Artist's Statement

The 3 bodies of work presented here – Photo Montage on Metal, Chinese Windows, and Painted Works – appear diverse. But they all share my delight in exploring the miracle that is human vision. I am interested in how each person has a vision of the world that is unique to that person. This vision is created by their path in life – a set of experiences that imbue what is seen with meaning. All humans thirst for meaning and vision is often the sense that we rely on to create that meaning because it is immediate, vital. The seed for these works is my desire to share my one-time eyeing - my “I-ing” - of this world. The beauty of this adventure I have been on is seeing the resonances and the dissonances that my artworks have inspired in others who chose to take something I created - something beyond words, something of visual meaning - home with them to explore.
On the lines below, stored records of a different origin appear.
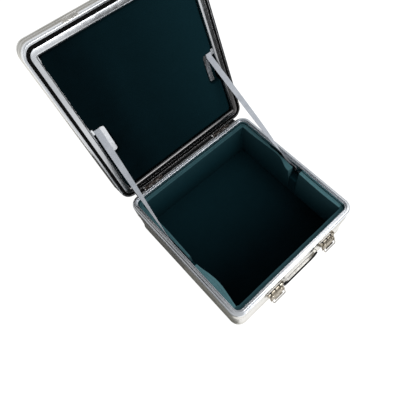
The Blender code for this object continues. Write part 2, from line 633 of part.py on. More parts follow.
def latch(side, x):
    """One draw latch: cheeked plate, lever on a pin, wire bail on the lever's lugs."""
    half = LATCH_WIDTH / 2
    back = FRONT_FACE - FIT_GAP
    face = back - PLATE_THICK
    reach = face - CHEEK_REACH
    bm = bmesh.new()
    inside = half - PLATE_THICK
    plan = [(-half, back), (half, back), (half, reach), (inside, reach), (inside, face),
            (-inside, face), (-inside, reach), (-half, reach)]
    slab(bm, plan, LATCH_HEIGHT, Matrix.Translation((x, 0, LATCH_TOP - LATCH_HEIGHT)))
    plate = finish_object(f"latch_plate_{side}", bm, NICKEL)
    trim = bmesh.new()
    low = LATCH_TOP - LATCH_HEIGHT - CUT_OVERRUN
    cheek_foot = LATCH_TOP - CHEEK_HEIGHT
    slope = [(face, low), (face, cheek_foot), (reach, cheek_foot + CHEEK_REACH / 2),
             (reach - CUT_OVERRUN, low)]
    slab(trim, slope, LATCH_WIDTH + 2 * CUT_OVERRUN, across_x(x - half - CUT_OVERRUN))
    cut(plate, trim, f"latch_trim_{side}")
    bore = bmesh.new()
    ends = half + CUT_OVERRUN
    rod(bore, LEVER_PIN_RADIUS + FIT_GAP, (x - ends, LEVER_PIN_Y, LEVER_PIN_Z),
        (x + ends, LEVER_PIN_Y, LEVER_PIN_Z), 12)
    cut(plate, bore, f"latch_bore_{side}")
    bm = bmesh.new()
    rod(bm, LEVER_PIN_RADIUS, (x - half - FIT_GAP, LEVER_PIN_Y, LEVER_PIN_Z),
        (x + half + FIT_GAP, LEVER_PIN_Y, LEVER_PIN_Z), 12)
    finish_object(f"latch_pin_{side}", bm, NICKEL)

    lever_axis = axis_empty(f"latch_lever_axis_{side}", (x, LEVER_PIN_Y, LEVER_PIN_Z), -LEVER_OPEN_ANGLE)
    wide = half - PLATE_THICK - RUNNING_GAP
    inner = LEVER_THICK - LEVER_BARREL
    foot = -LEVER_LENGTH
    bm = bmesh.new()
    slab(bm, barrel_outline(LEVER_BARREL, LEVER_THICK, LEVER_LENGTH, -1), 2 * wide, across_x(-wide))
    lever = finish_object(f"latch_lever_{side}", bm, NICKEL, lever_axis)
    tab = bmesh.new()
    tip = foot - LEVER_TAB_LENGTH
    lip = [(inner - LEVER_THICK / 4, foot + LEVER_THICK), (inner - LEVER_TAB_RISE, tip),
           (-LEVER_BARREL - LEVER_TAB_RISE, tip), (-LEVER_BARREL + LEVER_THICK / 4, foot + LEVER_THICK)]
    slab(tab, lip, LEVER_TAB_WIDTH, across_x(-LEVER_TAB_WIDTH / 2))
    add_solid(lever, tab, f"latch_tab_{side}")
    pivot_y = -LEVER_BARREL - BAIL_LIFT
    for end in (-1, 1):
        lug = bmesh.new()
        centre = end * LUG_SPACING / 2
        ear = arc((pivot_y, -BAIL_PIVOT), LUG_RADIUS, 90, 270, 8)
        root = inner - LEVER_THICK / 2
        ear += [(root, -BAIL_PIVOT - LUG_RADIUS), (root, -BAIL_PIVOT + LUG_RADIUS)]
        slab(lug, ear, LUG_WIDTH, across_x(centre - LUG_WIDTH / 2))
        add_solid(lever, lug, f"latch_lug_{side}_{end}")
    bore = bmesh.new()
    rod(bore, LEVER_PIN_RADIUS + RUNNING_GAP, (-half, 0, 0), (half, 0, 0), 12)
    cut(lever, bore, f"lever_bore_{side}")
    bore = bmesh.new()
    rod(bore, BAIL_RADIUS + RUNNING_GAP, (-half, pivot_y, -BAIL_PIVOT), (half, pivot_y, -BAIL_PIVOT), 12)
    cut(lever, bore, f"bail_bore_{side}")

    bail_axis = axis_empty(f"latch_bail_axis_{side}", (0, pivot_y, -BAIL_PIVOT), 0.0, lever_axis)
    bm = bmesh.new()
    loop = rounded_loop(BAIL_WIDTH / 2 - BAIL_RADIUS, -BAIL_LENGTH, 0, BAIL_BEND, 3)
    wire(bm, loop, BAIL_RADIUS, 8, closed=True)
    finish_object(f"latch_bail_{side}", bm, NICKEL, bail_axis)


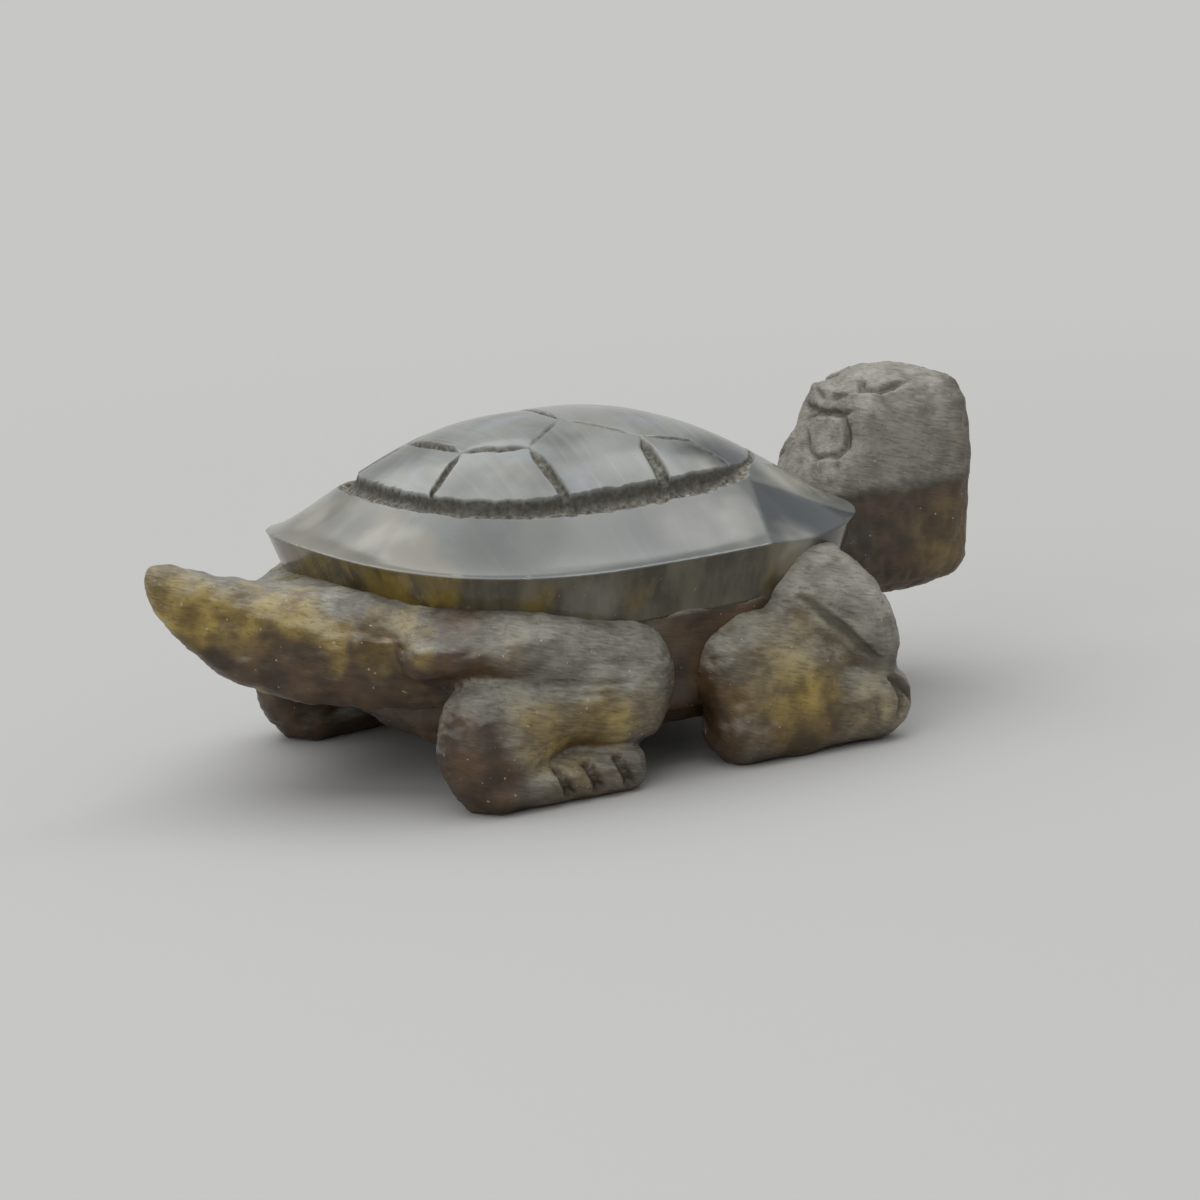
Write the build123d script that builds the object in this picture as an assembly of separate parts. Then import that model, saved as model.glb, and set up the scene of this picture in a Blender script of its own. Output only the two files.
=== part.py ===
from build123d import *
import os
from math import cos, pi, sin

# A turtle carved from one block of stone. It is modelled about the shell's crest: +X points to the
# head, +Y to the turtle's left, +Z up, with the soles on z = 0. At the end every zone is moved so that
# the origin is the centre of the whole figure's footprint.

# Shell, seen from above: a rounded oblong that is longer in front of the crest than behind it
shell_front = 28.5
shell_rear = 22.7
shell_half_width = 21.1
shell_roundness_share = 3.0
shell_outline_points = 32

# Shell, seen from the side: a sharp rim that rises towards both ends, and a dome above it
rim_height = 19.65
rim_front_rise = 0.2
rim_rear_rise = 1.75
dome_height = 10.9
dome_flatness_share = 2.23
dome_front_fullness_share = 0.5
dome_edge_share = 1.43
shell_seat_height = 14.4
skirt_slope_share = 0.34
dome_grid_points = 19

# Carved lines on the shell
groove_ring_share = 0.684
groove_side_width = 1.9
groove_end_width = 0.8
groove_depth = 0.85
seam_width = 0.75
seam_depth = 0.55
seam_tip_overrun = 0.6

# Trunk and belly plate
trunk_base_height = 5.4
trunk_base_inset = 1.9
belly_height = 3.3
belly_inset = 2.2
belly_edge_bevel = 0.9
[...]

Take a look. What do you see?


This series, my most recent, explores what happens in the brain’s visual cortex in response to the simultaneous perception of color contrast (what the cone cells in our eyes respond to) versus value contrast (what the rod cells in our eyes respond to). The pieces are visually intriguing, ready to hang, and affordable. The 16” x 16” stainless steel surfaces the photographs are printed on have rounded edges and a white half-inch border. The pieces can be enjoyed individually or in groups of three, or grid patterns of nine. Photographs are of flowers, glass, reflections, water, graffiti, and windows. The images are combined in a grid pattern and form a visual cross.


The beautiful, antique, Chinese window frames that form the nucleus of this series have a history that goes back 3000 years. That actual windows used date from 75 to 200 years ago. The patterns of these lattice structures signify archetypal energies related to form: the square for stability; the circle for heaven; the vertical line of consciousness bisecting the horizontal line of temporal existence. I was attracted to their unique and complex design, the rich textures of the aged woods, and the fact that each one has its own unknowable history. My subject is vision itself and the over 50 pieces in this series explore some aspects of how we see, not just with the eye, but with the mind. Only 14 of these windows remain unsold.


One-third of the human brain is concerned with processing visual stimuli. It is this marvelous process of vision; this emulsion of what we see and how we respond to it in our own complex and totally unique way; that draws me back to the studio. We live at a time where the actual ways in which the brain "sees" are being defined. Many of these mechanisms were first discovered by artists who, freed from the shackles of representational art by the advent of photography, we're able to intuit from their own visual experiences how we experience the world through vision. Much of my work is concerned with what science and art are saying about how we create our own realities. I have traveled several divergent paths in my own exploration of vision. Have a look and see what I have discovered.